FIG. 3 is a side elevational, sectional view, taken along line 3--3 of FIG. 2.

FIG. 4 is a schematic, partially fragmentary depiction showing the wheel of an automotive vehicle passing over the speed arrester of FIG. 1.

DESCRIPTION OF A PREFERRED EMBODIMENT

A speed arrester, or speed bump, is essentially an elongated member attached to a road surface which extends beyond the surface of the roadway for engaging the wheels of an automotive vehicle passing thereover and causing the vehicle to experience a jolt, reminding the driver to keep his speed below some predetermined low level, which, for most practical purposes will be less than ten miles per hour. That is, it is the purpose of the speed bump to signal the driver of the automotive vehicle in a manner proportional generally to the speed with which he passes the arrester, i.e., the faster he is moving the greater the jolt. The dimensions and reaction of the speed arrester are important in that if the arrester is too high, it cannot be traversed even at a low rate of speed without discomfort to the occupants, which, of course, is undesirable. On the other hand, if it is too low, so that even though it can be felt, it does not inconvenience the driver and occupants, when the vehicle traverses at an excessive rate of speed, then it will fail as a deterrent.

As will be described below, the speed arrester of this invention not only provides the sensation of a jolt to the occupants of the vehicle, it also provides a forward surge to the vehicle which can be readily sensed by the individuals riding in the vehicle.

With reference now particularly to FIGS. 1-3 of the drawing, the speed arrester or speed bump of the invention is identified generally as at 10, and is seen to consist of a one-piece body construction 11. In geometry, the speed arrester is an elongated member of generally semi-circular cross-section (FIG. 2), the ends of which are tapered as at 12 and 13. In plan projection, the speed arrester is rectangular and has a flat, planar lower surface 14, via which it is attached to the roadway.
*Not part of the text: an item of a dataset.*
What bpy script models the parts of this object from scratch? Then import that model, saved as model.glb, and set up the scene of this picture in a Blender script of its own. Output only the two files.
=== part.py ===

A pair of elongated, parallel, semi-cylindrical in cross-section channels 15 and 16 extend longitudinally through the body member of the arrester throughout substantially its entire length, which channels open outwardly of the body 11 at the flat mounting surface 14. Specifically, the elongated channels 15 and 16 extend from just short of the tapered portions 12 and 13 throughout the complete central section as shown best in FIG. 3.

Although other materials may be found satisfactory, to date the speed arrester or speed bump 10 has been found best molded from elastomeric plastic, which not only is sufficiently rugged for the purpose of its ultimate use, in that it can withstand repeated flexing without deterioration, but has physical properties of resiliency to provide a counterforce to the wheels of an automobile passing thereover as the wheels move down the off side of the arrester. Additionally, the elongated empty channels 15 and 16 provide the speed arrester with a certain amount of additional resiliency, such that, as the wheels of an automotive vehicle traverse the speed arrester, it will compress substantially under the wheels due to the load of the vehicle, and, as the wheels move off the arrester as shown in FIG. 4, the arrester provides a counterforce, shown by the small arrow 17 against the wheel, which can be felt by the driver and the occupants. The direction of movement of the vehicle in FIG. 4 is indicated by the arrow 18.

A practical construction of the invention molded from the above referenced synthetic plastic material had a width of 8 inches (20.32 centimeters), a maximum height of 2.25 inches (5.72 centimeters). In operation, it gave a substantial jolt as well as upward and forward arrest readily sensed by occupants of an automotive vehicle passing thereover in excess of 10 mph and thereby served its basic function. At lower speeds (e.g, 5 mph) occupants of a vehicle passing thereover will receive a lesser jolt, but in comparison, the upward and forward thrust sensed is relatively large.